Stato palestinese, sì di Berlino e Ottawa. I ministri israeliani: annettere i Territori
Anche Berlino, Ottawa e Lisbona prendono posizione sulla tragedia di Gaza. Il ministro degli Esteri tedesco Johann Wadephul ha confermato che il riconoscimento dello Stato palestinese “deve avvenire alla fine di un processo”. Ma ha precisato che deve “cominciare ora”. La Germania, ha ribadito, “non si tirerà indietro di fronte a questo obiettivo. E sarà anche costretta a reagire a passi unilaterali”. Per Wadephul, comunque, Berlino “sarà al fianco di Israele per chiedere che Hamas liberi gli ostaggi e sia disarmata”. A suo parere il gruppo islamista “non deve mai più costituire una minaccia per lo Stato ebraico”. Ma in secondo luogo “Israele deve intraprendere un’azione immediata, completa e sostenibile per porre rimedio alla situazione catastrofica della Striscia di Gaza”. Il ministro ha infine sottolineato che il ponte aereo organizzato con la Giordania non può sostituire l’arrivo di aiuti via terra.
Berlino non è sola su questa linea. Già nei giorni scorsi altri Paesi hanno adottato una postura simile nei confronti del conflitto israelo-palestinese. Ieri pure il governo portoghese si è aggiunto a questa schiera di nazioni. “Stiamo valutando la possibilità di riconoscere lo Stato palestinese, la procedura potrebbe concludersi durante l’Assemblea generale delle Nazioni Unite che si terrà a New York il prossimo settembre”, si legge nella dichiarazione dell’esecutivo di Lisbona. Il via alle reazioni è stato dato dall’annuncio del premier britannico Keir Starmer di voler riconoscere lo Stato palestinese entro settembre, in mancanza di un impegno di Israele per la pace. Ma il piano di Londra, come quello degli altri, è stato subito respinto con forza dal ministero degli Esteri israeliano: “È un regalo ad Hamas”, ha bollato Gideon Saar.

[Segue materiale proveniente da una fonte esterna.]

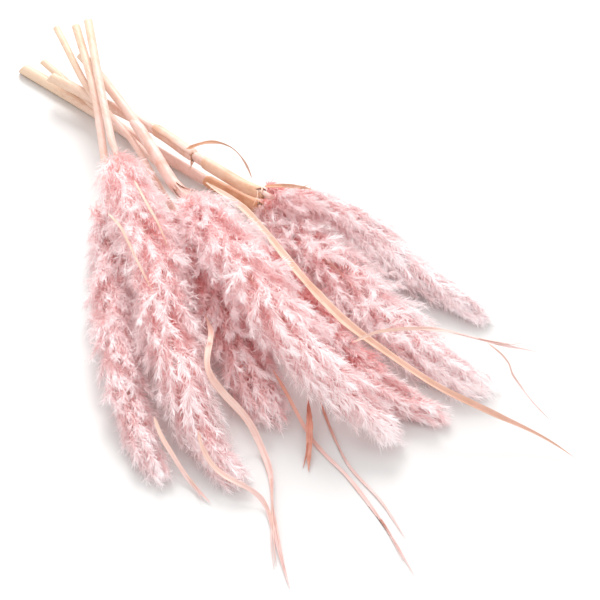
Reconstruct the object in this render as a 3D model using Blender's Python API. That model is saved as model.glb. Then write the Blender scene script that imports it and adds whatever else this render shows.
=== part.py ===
"""A bunch of dyed pampas grass lying on a table: culms, plumes, leaf sheaths and loose leaf blades.

The culms cross near their cut ends and the plumes fan out at the far end. X runs along the bunch
from the cut ends to the plume tips, Z is up, and the origin is on the table under the middle of it.
Everything is laid down in order, each piece on the table or on the pieces already there.
"""

import math

import bpy
import numpy as np

GAP = 0.0003                  # left between pieces that touch
LAY_GAP = 0.0010              # left under a piece that is laid over another
CURVE_STEPS = 40              # steps of the smooth curve between two points of a route
ROUTE_STEP = 0.0015           # spacing of the points along a route
CELL = 0.0015                 # cell of the height map that pieces are laid on
CELLS_ACROSS = 61             # places read across a piece when it is laid
ROUND_SHARE = 0.98            # how much of a piece's roundness counts as it is laid
BED_REACH = (0.42, 0.24)      # half length and half width of that map
CULM_DROOP = 0.7              # how fast a culm falls away from a support, per metre
PLUME_DROOP = 4.0             # the same for a plume
BLADE_DROOP = 20.0            # the same for a leaf blade
SOFTEN = 0.008                # length over which heights are evened out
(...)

Nonostante il pressing internazionale, lo Stato ebraico non sembra indietreggiare, anzi. I ministri della Difesa Israel Katz e della Giustizia Yariv Levin hanno rincarato la dose: “È il momento di annettere la Giudea e la Samaria (nomi biblici della Cisgiordania)”. La nota congiunta dei due ministri risponde a un articolo di Channel 14 (emittente vicina al premier Netanyahu) in cui si affermava che né Katz né Levin avevano impartito istruzioni per preparare l’annessione, cosa che la dichiarazione definisce “falsa”. “Ciò è stato espresso, tra le altre cose, nel lavoro svolto dal ministro Levin durante il primo mandato del presidente Usa Donald Trump, in cui sono stati preparati tutti gli elementi necessari per l’importante mossa, da una proposta di risoluzioni a mappe precise, e il ministro della Difesa Katz ha guidato una serie di decisioni senza precedenti per rafforzare gli insediamenti e spianare la strada alla sovranità israeliana in Giudea e Samaria”, si legge nel comunicato, che sostanzialmente ribadisce affermazioni già rese nei giorni scorsi anche dai ministri di ultradestra e coloni loro stessi Bezalel Smotrich e Itamar Ben Gvir.
Atti che rischiano di rendere la situazione a Gaza sempre più tragica. Il ministero della Salute, controllato da Hamas, ha fatto sapere che 111 palestinesi sono stati uccisi e 820 sono rimasti feriti nell’enclave nelle ultime 24 ore in seguito agli attacchi israeliani.
Tra le vittime, 91 stavano aspettando gli aiuti umanitari. Dall’inizio delle ostilità il 7 ottobre 2023, il bilancio è di 60.249 morti e 147.089 feriti. I numeri non sono verificabili in maniera indipendente. Israele non consente ai giornalisti occidentali di entrare a Gaza.